All this adds to the overcoming hurdles of raising a large deposit for buying a new home. Each interest spike takes a significant part out of a household income. A 0.5% increase might take an average monthly payment hit 40% of homebuyers' salaries, a level not seen in 10 years.
According to Knight Frank Finance, mortgage lenders are changing their rates daily with little notice to borrowers and brokers. We see how two factors significantly impact current borrowers.
First is homeowners with ending fixed-rate mortgages who are surprised to see they cannot borrow as much as they hoped when refinancing.
Second is new buyers looking to purchase new homes and realising a new property might be out of their reach at all. Everything comes to affordability now more than ever before, and this shift is pushing people to reevaluate the prices at which they can afford a new home.

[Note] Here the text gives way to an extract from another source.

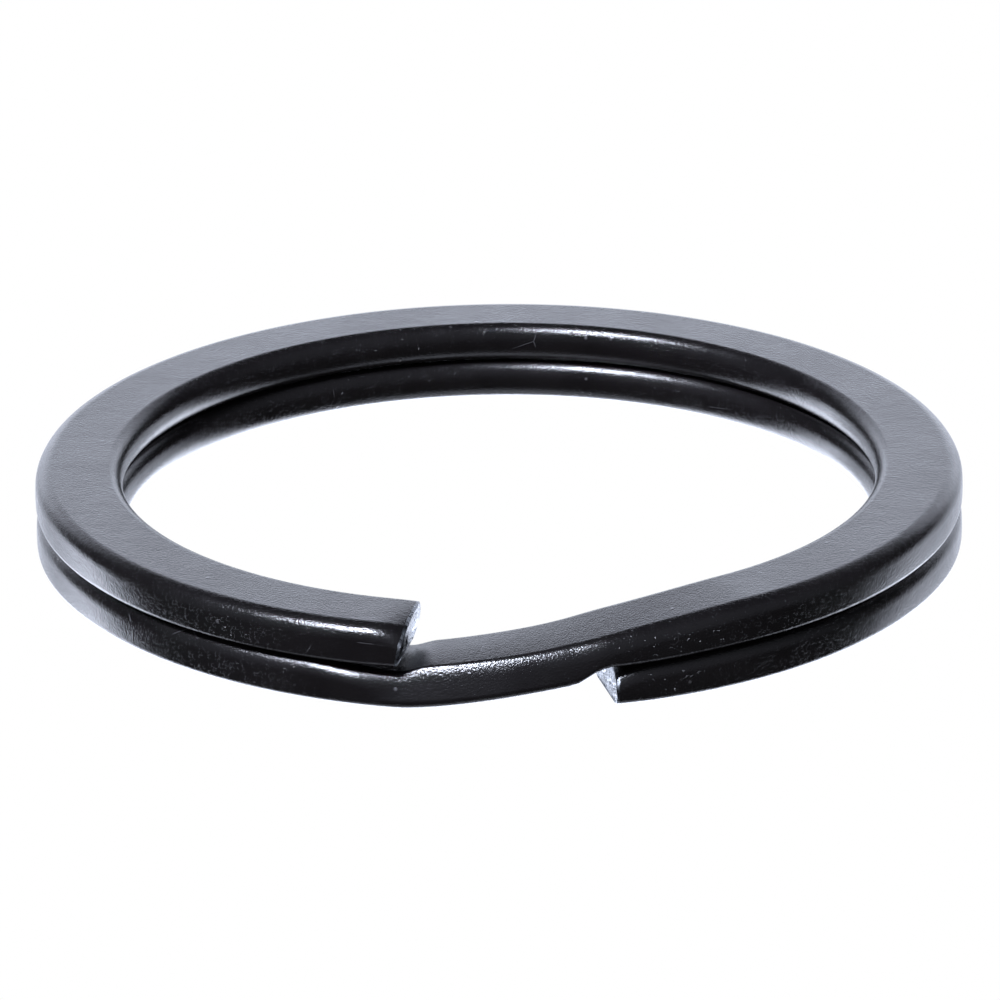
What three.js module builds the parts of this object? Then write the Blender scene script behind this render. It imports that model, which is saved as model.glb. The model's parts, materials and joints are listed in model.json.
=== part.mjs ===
// A split key ring: one length of flat spring-steel wire, wound into two turns that lie on each other.
// At the front a cranked step carries the wire from the lower turn up to the upper one, and the two
// cut tips lie on either side of it, one in each turn.
//
// The wire springs open when a tip is prised away, mostly by twisting along its length. It is modelled
// in stretches, and in the springing part of each turn every stretch turns a little on the one before.
//
// Millimetres, +Z up. The origin is on the ring's axis, in the plane that the lower turn rests on.
// Angles are in degrees, counter-clockwise seen from above, and -90 is the front. The wire climbs
// counter-clockwise, so a place along it is an angle that runs on past 360, from tip to tip.

import * as THREE from 'three';

// Driving dimensions.
const OUTER_RADIUS = 16;
const INNER_RADIUS = 13;
const WIRE_THICKNESS = 1.39;
const TURN_GAP = 0.04; // free height between the turns
const EDGE_RADIUS = 0.24; // bottom edge of the wire's outer side
const SHOULDER_RADIUS = 0.6; // its top edge is a broad round shoulder
const NOSE_DEPTH = 0.5; // the wire's inner side is a half round this deep

// Places along the wire.
const LOWER_TIP = -76.5;
const STEP_START = 257;
const STEP_END = 303;
const UPPER_TIP = 618.7;

// The step's height follows a Bezier curve that leaves and arrives level.
const STEP_LEAVES = 262.5; // control point above the lower turn
const STEP_ARRIVES = 286; // control point under the upper turn

// The step's underside is pressed flatter where it rides over the lower tip.
const SEAT_START = 278.5;
const SEAT_FULL = 283;
const SEAT_END = 300;
const SEAT_RISE = 0.925; // share of the step's height already climbed at SEAT_FULL

// How the wire is divided.
const FLEX_SPACING = 40; // angle between the places where a turn springs, counted from its tip
const FLEX_COUNT = 5;
const STRETCH_GAP = 0.03; // free length between one stretch and the next

// Fineness of the facets.
const STATION_STEP = 5;
const EDGE_FACETS = 3;
const SHOULDER_FACETS = 5;
const NOSE_FACETS = 8;
const BISECTIONS = 40;

const DEGREE = Math.PI / 180;
const TURN_PITCH = WIRE_THICKNESS + TURN_GAP;
const GAP_ANGLE = STRETCH_GAP / ((OUTER_RADIUS + INNER_RADIUS) / 2) / DEGREE;

const blackFinish = () => new THREE.MeshStandardMaterial({ color: 0x1b1b20, roughness: 0.38, metalness: 0.35 });

// The step's climb: x is the place along the wire, y the share of the height between the turns.
const STEP_CURVE = new THREE.CubicBezierCurve(
  new THREE.Vector2(STEP_START, 0),
  new THREE.Vector2(STEP_LEAVES, 0),
  new THREE.Vector2(STEP_ARRIVES, 1),
  new THREE.Vector2(STEP_END, 1),
);

// Share of the climb done at a place on the step, found by halving the curve's parameter.
function climbAt(place) {
  let low = 0;
  let high = 1;
  for (let i = 0; i < BISECTIONS; i += 1) {
    const middle = (low + high) / 2;
    if (STEP_CURVE.getPoint(middle).x < place) low = middle;
    else high = middle;
  }
  return STEP_CURVE.getPoint(low).y;
}

// The underside leaves the climb at the seat, rises quickly to SEAT_RISE, and then eases up to 1.
function undersideClimbAt(place) {
  const eased = THREE.MathUtils.smoothstep(place, SEAT_FULL, SEAT_END);
  const seat = THREE.MathUtils.lerp(SEAT_RISE, 1, eased);
  const share = THREE.MathUtils.smoothstep(place, SEAT_START, SEAT_FULL);
  return THREE.MathUtils.lerp(climbAt(place), seat, share);
}

// Height of the wire's bottom and top faces at a place along it.
function facesAt(place) {
  if (place >= STEP_END) {
    return { bottom: TURN_PITCH, top: TURN_PITCH + WIRE_THICKNESS };
  }
  if (place > STEP_START) {
    return { bottom: TURN_PITCH * undersideClimbAt(place), top: WIRE_THICKNESS + TURN_PITCH * climbAt(place) };
  }
  const above = place + 360;
  if (above < STEP_END) {
    // The lower tip is pressed thinner under the seat, and keeps its gap to it.
    return { bottom: 0, top: TURN_PITCH * undersideClimbAt(above) - TURN_GAP };
  }
  return { bottom: 0, top: WIRE_THICKNESS };
}

// The wire's outline in a plane through the ring's axis: x is the radius and y the height.
// It runs counter-clockwise: outer bottom edge, outer shoulder, then down round the inner nose.
function wireOutline({ bottom, top }) {
  const quarter = Math.PI / 2;
  const roundEdge = (radius, height, from, to) =>
    new THREE.EllipseCurve(OUTER_RADIUS - radius, height, radius, radius, from, to);
  const arcs = [
    [roundEdge(EDGE_RADIUS, bottom + EDGE_RADIUS, -quarter, 0), EDGE_FACETS],
    [roundEdge(SHOULDER_RADIUS, top - SHOULDER_RADIUS, 0, quarter), SHOULDER_FACETS],
    [
      new THREE.EllipseCurve(
        INNER_RADIUS + NOSE_DEPTH,
        (bottom + top) / 2,
        NOSE_DEPTH,
        (top - bottom) / 2,
        quarter,
        3 * quarter,
      ),
      NOSE_FACETS,
    ],
  ];
  return arcs.flatMap(([curve, facets]) => curve.getPoints(facets));
}

// The solid between two places: an outline at each station, faces between them and a cap at each end.
function wireSolid(from, to) {
  const steps = Math.ceil((to - from) / STATION_STEP);
  const positions = [];
  const triangles = [];
  let sides = 0;
  for (let station = 0; station <= steps; station += 1) {
    const place = THREE.MathUtils.lerp(from, to, station / steps);
    const outline = wireOutline(facesAt(place));
    sides = outline.length;
    for (const point of outline) {
      positions.push(point.x * Math.cos(place * DEGREE), point.x * Math.sin(place * DEGREE), point.y);
    }
  }
  for (let station = 0; station < steps; station += 1) {
    for (let side = 0; side < sides; side += 1) {
      const near = station * sides + side;
      const nearNext = station * sides + ((side + 1) % sides);
      triangles.push(near, near + sides, nearNext);
      triangles.push(nearNext, near + sides, nearNext + sides);
    }
  }
  const last = steps * sides;
  for (let side = 1; side < sides - 1; side += 1) {
    triangles.push(0, side, side + 1);
    triangles.push(last, last + side + 1, last + side);
  }
  const solid = new THREE.BufferGeometry();
  solid.setAttribute('position', new THREE.Float32BufferAttribute(positions, 3));
  solid.setIndex(triangles);
  solid.computeVertexNormals();
  return solid;
}

const ring = new THREE.Group();

function addStretch(name, from, to) {
  const start = from === LOWER_TIP ? from : from + GAP_ANGLE / 2;
  const end = to === UPPER_TIP ? to : to - GAP_ANGLE / 2;
  const mesh = new THREE.Mesh(wireSolid(start, end), blackFinish());
  mesh.name = name;
  ring.add(mesh);
}

// Named stretches of equal length, one after another along the wire.
function addStretches(names, from, to) {
  const length = (to - from) / names.length;
  names.forEach((name, i) => addStretch(name, from + i * length, from + (i + 1) * length));
}

// Each turn springs over its last FLEX_COUNT stretches, and its other stretches stay with the step.
const lowerRoot = LOWER_TIP + FLEX_SPACING * FLEX_COUNT;
const upperRoot = UPPER_TIP - FLEX_SPACING * FLEX_COUNT;

function addLowerTurn() {
  addStretches(
    ['lower_tip', 'lower_turn_front_right', 'lower_turn_right', 'lower_turn_back_right', 'lower_turn_back_left'],
    LOWER_TIP,
    lowerRoot,
  );
  addStretches(['lower_turn_left_back', 'lower_turn_left_front', 'lower_turn_front_left'], lowerRoot, STEP_START);
}

function addUpperTurn() {
  addStretches(['upper_turn_front_right', 'upper_turn_right', 'upper_turn_back_right'], STEP_END, upperRoot);
  addStretches(
    ['upper_turn_back', 'upper_turn_back_left', 'upper_turn_left', 'upper_turn_front_left', 'upper_tip'],
    upperRoot,
    UPPER_TIP,
  );
}

addLowerTurn();
addStretch('crank_step', STEP_START, STEP_END);
addUpperTurn();

export default ring;
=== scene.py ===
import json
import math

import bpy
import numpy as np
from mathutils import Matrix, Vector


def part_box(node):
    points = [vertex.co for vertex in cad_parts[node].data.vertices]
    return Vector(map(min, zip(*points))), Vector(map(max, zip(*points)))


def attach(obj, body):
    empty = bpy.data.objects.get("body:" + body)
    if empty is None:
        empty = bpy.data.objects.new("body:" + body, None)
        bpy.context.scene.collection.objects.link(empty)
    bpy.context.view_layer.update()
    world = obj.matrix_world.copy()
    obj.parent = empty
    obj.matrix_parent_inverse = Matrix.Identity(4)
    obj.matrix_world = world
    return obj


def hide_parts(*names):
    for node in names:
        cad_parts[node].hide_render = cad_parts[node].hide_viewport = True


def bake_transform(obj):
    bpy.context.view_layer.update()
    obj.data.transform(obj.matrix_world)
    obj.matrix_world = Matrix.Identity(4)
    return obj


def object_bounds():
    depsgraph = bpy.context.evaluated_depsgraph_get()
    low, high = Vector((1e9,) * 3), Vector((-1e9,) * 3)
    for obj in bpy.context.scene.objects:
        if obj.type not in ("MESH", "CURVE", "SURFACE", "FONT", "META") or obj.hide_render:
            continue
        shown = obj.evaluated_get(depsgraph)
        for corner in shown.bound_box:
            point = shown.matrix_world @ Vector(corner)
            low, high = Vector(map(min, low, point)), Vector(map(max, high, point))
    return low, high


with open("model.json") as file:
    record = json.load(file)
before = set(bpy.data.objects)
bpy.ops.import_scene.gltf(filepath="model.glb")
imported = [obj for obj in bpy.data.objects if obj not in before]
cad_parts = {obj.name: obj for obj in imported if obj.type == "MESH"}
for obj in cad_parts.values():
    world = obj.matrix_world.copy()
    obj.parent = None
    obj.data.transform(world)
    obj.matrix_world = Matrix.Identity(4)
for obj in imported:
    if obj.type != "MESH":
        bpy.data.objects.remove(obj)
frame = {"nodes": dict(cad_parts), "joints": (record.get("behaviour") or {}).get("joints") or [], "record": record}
cad_low, cad_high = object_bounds()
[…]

Barrows and Forrester say current settings for homeowners are daunting as rising inflation has already seen many households battle to manage the increased living costs. Unfortunately, experts anticipate inflation to hit 15% by Spring 2023, pushing prices even higher.
As a result, homeownership costs will be even more unaffordable for average buyers, especially those who already struggle with the financial hurdles of purchasing and owning a property.
Interest rates have been rising from historic lows for several months. The Bank tries to fight the increasing inflation by raising base rates, which are now at the record level over the past 13 years (1.75%).